Encontro entre Edgar Allan Poe e Ernesto Guevara
De uma indignação cultural nasce o encontro entre o escritor americano Edgar Allan Poe e o médico e guerrilheiro argentino Ernesto Guevara. O cenário é Havana na rua Empedrado, na Havana Velha, próxima à La Bodeguita, frequentada pelo escritor Ernest Hemingway durante o período em que viveu em Cuba.
Allan Poe chegou primeiro, olhou em volta e entrou na Taberna Sierra del Corvo. Tirou chapéu e capa, colocou-os em um cabideiro de pé, sentou-se na mesa ao fundo de frente para o balcão. Poe chamou o garçom e pediu um mojito de rum branco e uma porção de chicharrone.
A Taberna estava vazia, em um velho rádio ouvia-se Cachao Lopez tocando Mambo. A música, que tem um solo de flauta envolvente, deixou Poe animado e ele escreveu em um guardanapo: Os movimentos sonoros dessa música balançam a caveira quente do diabo.
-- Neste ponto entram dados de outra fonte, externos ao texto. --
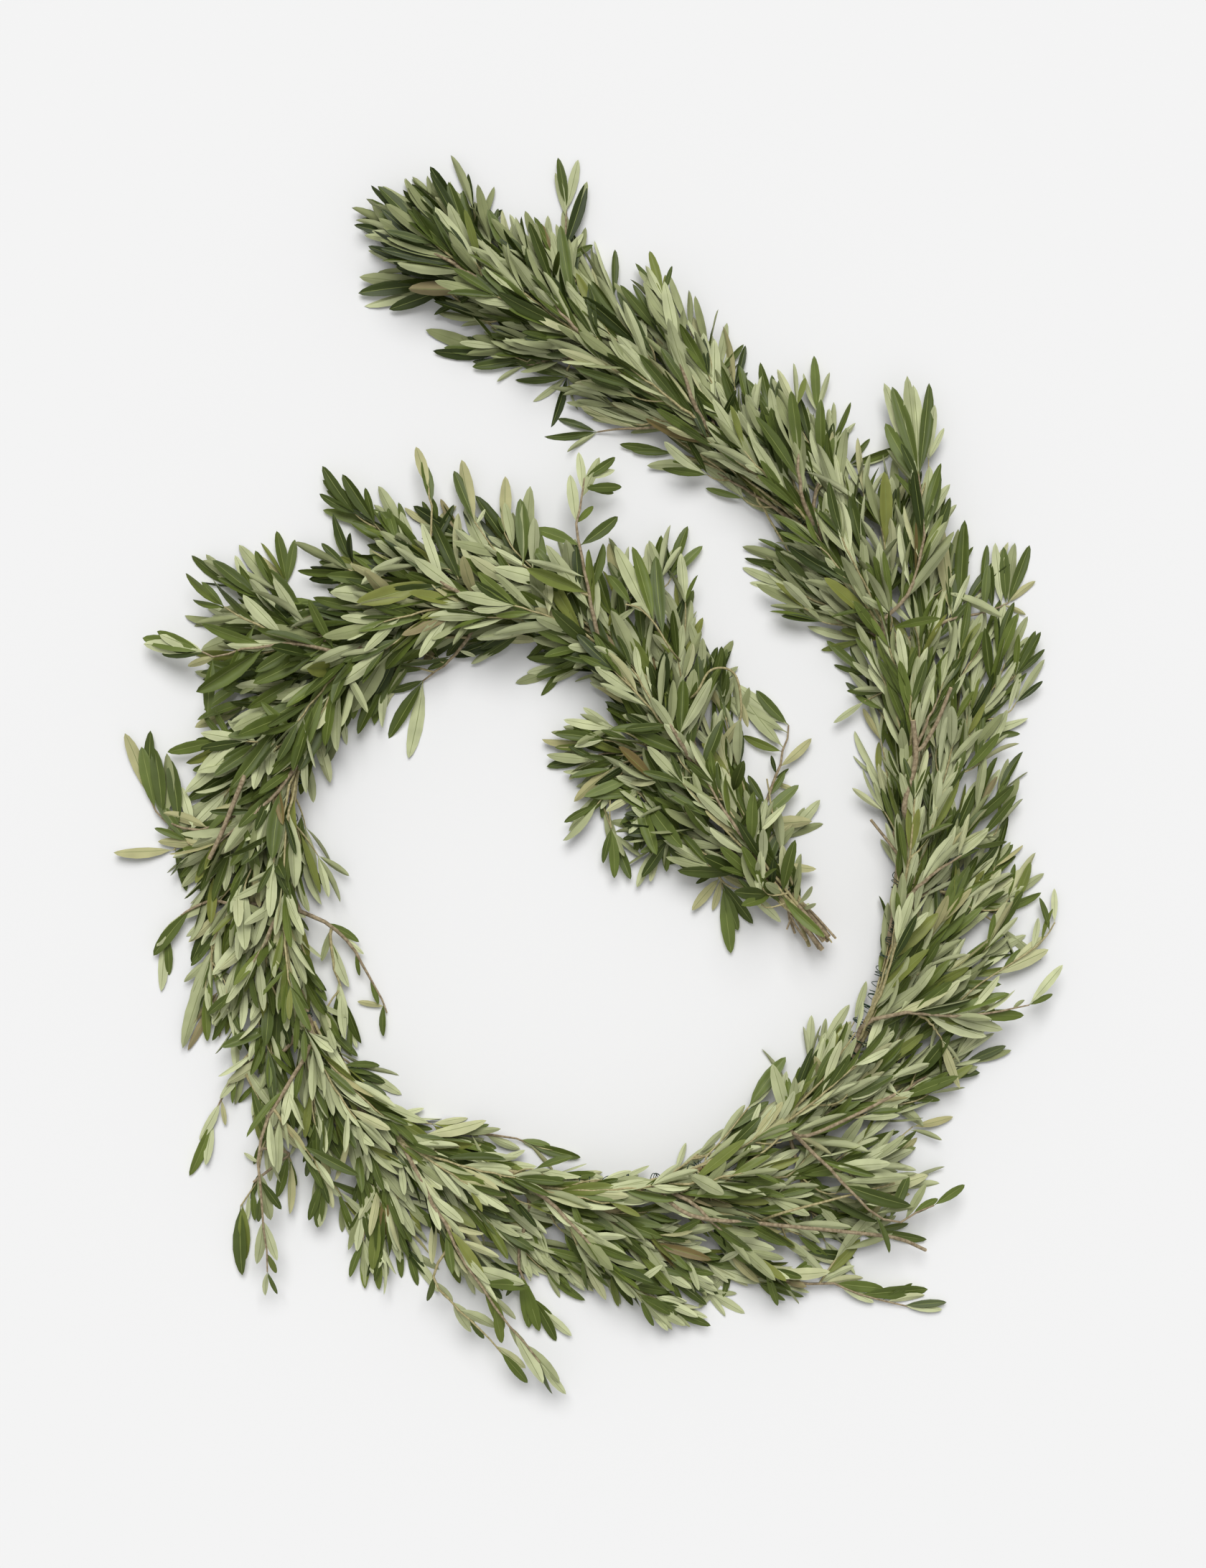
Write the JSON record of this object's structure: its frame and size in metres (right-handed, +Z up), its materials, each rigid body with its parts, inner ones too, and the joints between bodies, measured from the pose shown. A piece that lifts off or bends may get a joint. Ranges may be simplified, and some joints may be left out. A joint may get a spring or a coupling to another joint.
{
  "type": "olive branch garland",
  "caption": "Fresh olive branch garland with slender grey-green leaves, wired in overlapping bundles along a cord and laid in an open loop.",
  "frame": {"origin": "on the surface that the garland lies on, under the middle of its outline", "axes": "+Z up from the surface, +Y towards the end where the last leaves point away, +X to the right seen from above with +Y away from the viewer"},
  "size_m": [0.9551, 1.2352, 0.0895],
  "materials": {
    "olive_leaf_green": "satin",
    "olive_leaf_sage": "matte",
    "cord_fibre": "matte",
    "green_enamel_wire": "satin"
  },
  "bodies": {
    "root": {"base_cord": "cord_fibre", "binding_wire": "green_enamel_wire", "branch_01_outer": "olive_leaf_green", "branch_01_crown": "olive_leaf_sage", "branch_01_inner": "olive_leaf_green", "branch_01_below": "olive_leaf_sage", "branch_02_outer": "olive_leaf_green", "branch_02_crown": "olive_leaf_sage", "branch_02_inner": "olive_leaf_green", "branch_03_outer": "olive_leaf_sage", "branch_03_crown": "olive_leaf_green", "branch_03_inner": "olive_leaf_sage", "branch_04_outer": "olive_leaf_green", "branch_04_crown": "olive_leaf_sage", "branch_04_inner": "olive_leaf_green", "branch_05_outer": "olive_leaf_sage", "branch_05_crown": "olive_leaf_green", "branch_05_inner": "olive_leaf_sage", "branch_06_outer": "olive_leaf_green", "branch_06_crown": "olive_leaf_sage", "branch_07_outer": "olive_leaf_green", "branch_07_crown": "olive_leaf_sage", "branch_07_inner": "olive_leaf_green", "branch_08_outer": "olive_leaf_sage", "branch_08_crown": "olive_leaf_green", "branch_08_inner": "olive_leaf_sage", "branch_09_outer": "olive_leaf_green", "branch_09_crown": "olive_leaf_sage", "branch_09_inner": "olive_leaf_green", "branch_10_outer": "olive_leaf_sage", "branch_10_crown": "olive_leaf_green", "branch_10_inner": "olive_leaf_sage", "branch_11_outer": "olive_leaf_green", "branch_11_crown": "olive_leaf_sage", "branch_12_outer": "olive_leaf_green", "branch_12_crown": "olive_leaf_sage", "branch_12_inner": "olive_leaf_green", "branch_13_outer": "olive_leaf_sage", "branch_13_crown": "olive_leaf_green", "branch_14_outer": "olive_leaf_sage", "branch_14_crown": "olive_leaf_green", "branch_14_inner": "olive_leaf_sage", "branch_15_outer": "olive_leaf_green", "branch_15_crown": "olive_leaf_sage", "branch_16_outer": "olive_leaf_green", "branch_16_crown": "olive_leaf_sage", "branch_16_inner": "olive_leaf_green", "branch_17_outer": "olive_leaf_sage", "branch_17_crown": "olive_leaf_green", "branch_17_inner": "olive_leaf_sage", "branch_18_outer": "olive_leaf_green", "branch_18_crown": "olive_leaf_sage", "branch_18_inner": "olive_leaf_green", "branch_19_outer": "olive_leaf_sage", "branch_19_crown": "olive_leaf_green", "branch_19_inner": "olive_leaf_sage", "branch_20_outer": "olive_leaf_green", "branch_20_crown": "olive_leaf_sage", "branch_20_inner": "olive_leaf_green"}
  },
  "joints": []
}
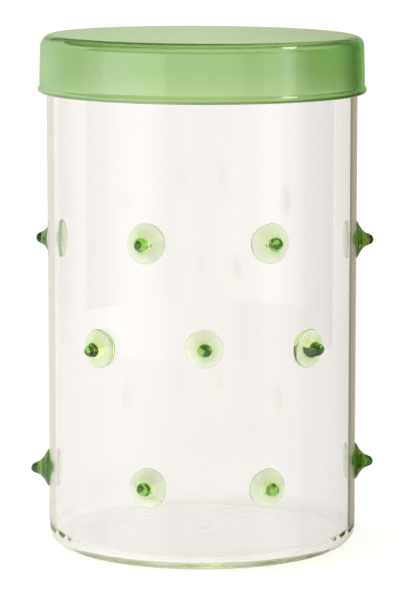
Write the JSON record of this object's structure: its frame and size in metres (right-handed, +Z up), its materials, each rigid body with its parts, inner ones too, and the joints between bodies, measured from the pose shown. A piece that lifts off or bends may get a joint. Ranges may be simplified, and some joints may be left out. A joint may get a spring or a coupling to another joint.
{
  "type": "lidded glass jar",
  "caption": "Clear round glass jar with a lift-off green glass cap and green glass studs fused to its outside, for storage on a salon counter.",
  "frame": {"origin": "centre of the flat base, on the surface that the jar stands on", "axes": "+Z up along the jar's axis, -Y towards the side with the studs, +X to the right seen from that side"},
  "size_m": [0.1121, 0.1087, 0.1655],
  "materials": {
    "clear_glass": "clear, very slightly warm, fire-polished",
    "green_glass_lid": "transparent yellow-green, glossy",
    "green_glass_stud": "transparent yellow-green, glossy, fused"
  },
  "bodies": {
    "jar": {"jar_body": "clear_glass", "stud_upper_left_side": "green_glass_stud", "stud_upper_front_left": "green_glass_stud", "stud_upper_front_right": "green_glass_stud", "stud_upper_right_side": "green_glass_stud", "stud_middle_left": "green_glass_stud", "stud_middle_front": "green_glass_stud", "stud_middle_right": "green_glass_stud", "stud_lower_left_side": "green_glass_stud", "stud_lower_front_left": "green_glass_stud", "stud_lower_front_right": "green_glass_stud", "stud_lower_right_side": "green_glass_stud"},
    "cap": {"lid": "green_glass_lid"}
  },
  "joints": [
    {"name": "lid_lift", "type": "slide", "parent": "jar", "child": "cap", "axis": [0, 0, 1], "range_m": [0, 0.05]}
  ]
}
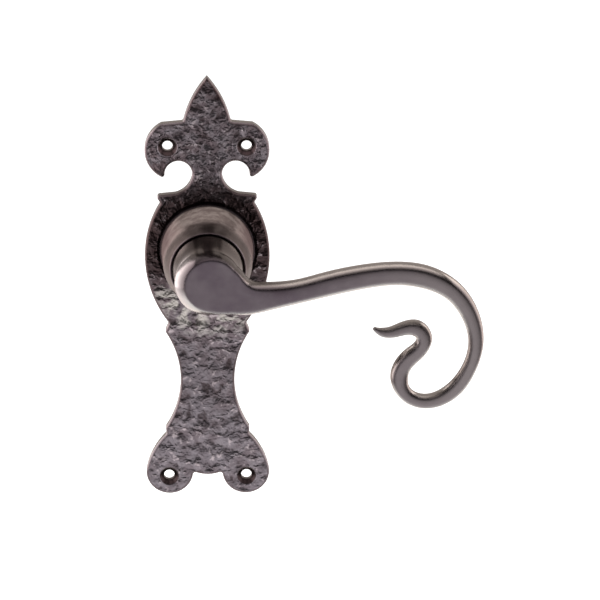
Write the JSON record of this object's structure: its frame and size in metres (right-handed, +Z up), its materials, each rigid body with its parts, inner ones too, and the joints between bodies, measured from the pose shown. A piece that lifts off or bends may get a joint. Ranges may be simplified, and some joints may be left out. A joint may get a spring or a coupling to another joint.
{
  "type": "door lever handle",
  "caption": "Cast-iron door lever handle: curled monkey-tail lever on a turned boss, on a textured fleur-de-lis backplate with countersunk fixing holes; sprung, with square spindle.",
  "frame": {"origin": "on the spindle's axis, in the plane of the door's face (the backplate's flat back)", "axes": "+Z up along the backplate, +Y into the door, -Y faces the user, +X along the lever at rest"},
  "size_m": [0.1323, 0.1116, 0.1746],
  "materials": {
    "black_iron": "antique black, rough cast, waxed",
    "lever_iron": "antique black, smooth, satin",
    "bronze": "turned bronze",
    "acetal": "black acetal",
    "plated_steel": "zinc plated",
    "spring_steel": "oiled spring steel",
    "dark_steel": "black oxide"
  },
  "bodies": {
    "plate": {"backplate": "black_iron", "neck_bush": "bronze", "neck_washer": "acetal", "return_spring": "spring_steel"},
    "handle": {"lever": "lever_iron", "return_cam": "plated_steel", "spring_washer": "spring_steel", "circlip": "spring_steel", "spindle": "plated_steel", "grub_screw": "dark_steel"}
  },
  "joints": [
    {"name": "lever_turn", "type": "hinge", "parent": "plate", "child": "handle", "pos_m": [0, 0, 0], "axis": [0, 1, 0], "range_deg": [0, 48], "stiffness_Nm_per_rad": 0.8, "springref_deg": -28.65, "deforming": ["return_spring"]}
  ]
}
Um Jeep estacionou na porta da Taberna, um jovem de cabelos longos, pele morena, barbudo e usando uma boina desceu e entrou. O rapaz com aparência rude retirou do bolso um charuto, acendeu e olhou em volta. Percebeu a presença de Poe ao fundo e se aproximou: - O senhor é Edgar Allan Poe, certo?
Allan Poe disse que sim e pediu que Guevara se sentasse: - Por favor, comandante! Fazendo sinal para que se sentasse. Ernesto pediu uma dose dupla de rum puro. Por alguns segundos se entreolharam, a aparência soturna e pálida de Poe contrastava com o despojamento natural e o viço de Guevara. Poe parecia mais velho, porém tinham praticamente a mesma idade, Poe tinha um ano a mais que Guevara.
O assunto girou em torno da contracultura que eles representavam dentro de suas características e épocas. Guevara era um revolucionário marxista, escritor, diplomata, autor de frases eternizadas como “hay que endurecerse, pero sin perder la ternura jamás”. O ocidente capitalista teve de engolir o símbolo que sua figura representa, a rebeldia revolucionária que se tornou um signo global da cultura popular.
Allan Poe chegou a pertencer à uma Academia militar, mas sua falta de disciplina e desobediência, causaram sua expulsão. A morte de sua esposa o levou ao consumo excessivo de álcool. Considerado gótico, Poe fez sucesso escrevendo sobre a morte, os sinais físicos dela, os efeitos da decomposição, pessoas enterradas vivas e reanimação de mortos. O poema The Raven, o mais conhecido, narra a angustiante busca de respostas da vida em relação à morte.
As doses de rum molhavam as palavras e o entusiasmo daquelas duas insígnias da história, dois monumentos da contracultura, foi quando Poe começou a sentir os primeiros sinais de delirium tremens.
Partiram dali e fizeram uma breve passagem na La Bodeguita, tomaram a saideira com Pablo Neruda e Salvador Allende, que também frequentavam o lugar. Antes da despedida Allan Poe escreveu na parede: "Lord, please, help my poor soul", ao lado do quadro com a célebre frase de Hemingway: “"My mojito in La Bodeguita, my daiquiri in La Floridita".
Duas figuras extraordinárias e extemporâneas em um tempo equidistante entre Havana e Massachusetts, incompreendidas e desconhecidas pela anticultura prevalecente nos dias de hoje, mas que foram unidas pela indignação cultural de um poeta sentado no beiral da janela do tempo, sem boina e sem chapéu, sem capa e sem charuto, mas com a ternura revolucionária e a verve poética de quem afunda o chicharrone no rum antes de comer.